Yea thats what is happening it just failes to allocate the memory on the computer.
here is the revised code
Code:
/* This program will allocate memeory untill there is no more memory left */
/* on the system ********************************************************/
#include<stdio.h>
#include<stdlib.h>
int main (void)
{
unsigned long count = 5;
char *testbit;
while ( count != 0)
{
testbit = malloc(count);
count++;
if (testbit == NULL)
{
printf("Cannot allocate space\n");
}
}
return 0;
}
i havent tried this program on linux but on windows xp it goes till it allocates 14 mb of memory then i get the Cannot allocate space message
Interesting. Such rapid allocation on Linux results in consumption of free swap space. I am not sure how swap works precisely, but from what I can tell, the kernel will move pages already in physical memory to swap to make room for a process such as this. The more rapidly a process reads and writes to memory, the more precedence it has in using physical memory. When such a process finally exits or is killed, a lot of physical memory is suddenly freed.
How much Virtual Memory do you have XP configured to use? Could you figure out how to run the process as SYSTEM?

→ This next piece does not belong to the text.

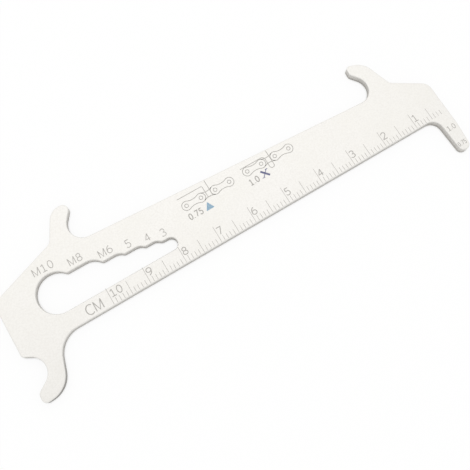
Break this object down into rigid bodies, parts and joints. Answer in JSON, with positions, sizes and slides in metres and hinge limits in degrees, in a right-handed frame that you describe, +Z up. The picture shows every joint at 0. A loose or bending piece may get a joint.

I had widnows xp manageing the swap space on the parttion from what i can tell on my work computer here the system is using about 200 mb of swap on the harddrive. When i run this program i get a message that says " Windows is running out of virutal memory and increased the size of the page file " So windows does the same thing it moves alot of running processes into the swap space and when the program is finially killed or closed alot of physical memory is then freed. I dont know how this could be usefull in a program but maybe it can be used to temporarly force the system to free physical memrory.